Computers are really good at counting things. Let the computer do the counting!

int myArray[] = {2, 7, 1, 8, 2};
constexpr int myArraySize = std::size(myArray);

Now you can change the array’s contents — say, from 2,7,1,8,2 to 3,1,4 — by changing only a single line of code. There’s no second place to update.

In fact, real-world code will typically use range-based for loops and/or iterator-range algorithms to manipulate myArray, so it won’t need a named variable to hold the size of the array at all.

for (int elt : myArray) {
std::sort(myArray.begin(), myArray.end());

// Warning: Unused variable 'myArraySize'

In the “bad” version of this code, myArraySize is always used (by the declaration of myArray) and so the programmer is unlikely to see that it can be eliminated. In the “good” version, it’s trivial for the compiler to detect that myArraySize is unused.

How do we do this with std::array?

Sometimes the programmer goes one step farther toward the Dark Side, and writes:

constexpr int myArraySize = 5;
std::array<int, myArraySize> myArray = {2, 7, 1, 8, 2};

This should at least be rewritten as:

std::array<int, 5> myArray = {2, 7, 1, 8, 2};
constexpr int myArraySize = myArray.size();  // or std::size(myArray)

However, there’s no simple way to eliminate the manual counting in the first line. C++17’s CTAD does permit us to write

std::array myArray = {2, 7, 1, 8, 2};

but that works only if you want an array of int — it wouldn’t work if you wanted an array of short, for example, or an array of uint32_t.

C++20 gives us std::to_array, which permits us to write

auto myArray = std::to_array<int>({2, 7, 1, 8, 2});
constexpr int myArraySize = myArray.size();

Notice that this makes a C array and then move-constructs its elements into the std::array. All our previous examples initialized myArray with a braced initializer list, which triggered aggregate initialization and constructed the array’s elements directly in-place.

Anyway, all of these options result in a lot of extra template instantiations, compared to plain old C-style arrays (which require zero template instantiations).

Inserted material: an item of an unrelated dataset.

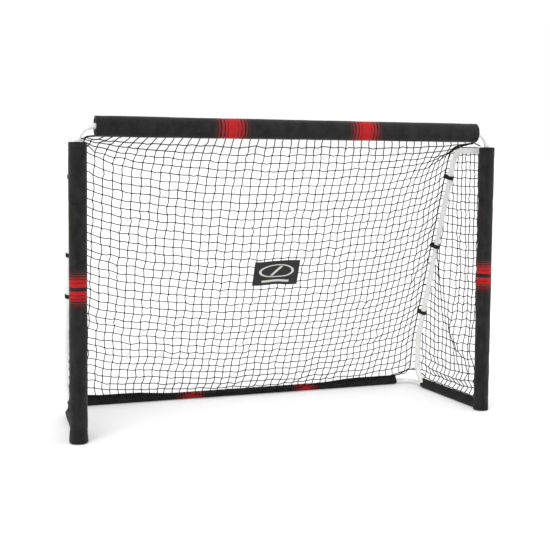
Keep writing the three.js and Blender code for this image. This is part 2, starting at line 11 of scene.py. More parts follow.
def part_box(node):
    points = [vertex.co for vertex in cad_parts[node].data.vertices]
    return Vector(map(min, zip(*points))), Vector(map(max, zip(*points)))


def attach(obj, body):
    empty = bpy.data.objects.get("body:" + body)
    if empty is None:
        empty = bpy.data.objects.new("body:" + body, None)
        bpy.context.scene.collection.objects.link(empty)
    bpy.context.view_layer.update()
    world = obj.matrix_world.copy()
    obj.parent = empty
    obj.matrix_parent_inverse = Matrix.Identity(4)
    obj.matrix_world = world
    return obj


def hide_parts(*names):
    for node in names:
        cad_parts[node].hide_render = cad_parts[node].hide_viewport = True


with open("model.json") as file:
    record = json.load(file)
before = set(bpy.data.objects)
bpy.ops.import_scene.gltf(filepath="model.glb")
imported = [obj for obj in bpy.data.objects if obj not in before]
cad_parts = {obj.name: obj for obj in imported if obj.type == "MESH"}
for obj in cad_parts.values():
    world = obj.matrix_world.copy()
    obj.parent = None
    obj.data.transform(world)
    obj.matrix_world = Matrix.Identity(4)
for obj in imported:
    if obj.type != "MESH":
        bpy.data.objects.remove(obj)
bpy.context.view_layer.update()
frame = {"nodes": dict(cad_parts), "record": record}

Therefore I strongly prefer T[] over std::array<T, N>.

In C++11 and C++14, std::array did have the ergonomic benefit of being able to say arr.size(); but that benefit evaporated when C++17 gave us std::size(arr) for built-in arrays too. There’s no ergonomic benefit to std::array anymore. Use it if you need its whole-object value semantics (pass a whole array to a function! return an array from a function! assign between arrays with =! compare arrays with ==!) but otherwise I recommend to avoid std::array.

Similarly, I recommend to avoid std::list unless you need its iterator stability, fast splicing, sorting without swapping elements, and so on. I’m not saying these types have no place in C++; I’m just saying that they have a “very particular set of skills,” and if you’re not using those skills, you’re probably overpaying.

Conclusions: Don’t put the cart before the horse. In fact, you might not need a cart. And if you must use a zebra to do a horse’s job, you shouldn’t put the cart before the zebra, either.

Posted 2020-08-06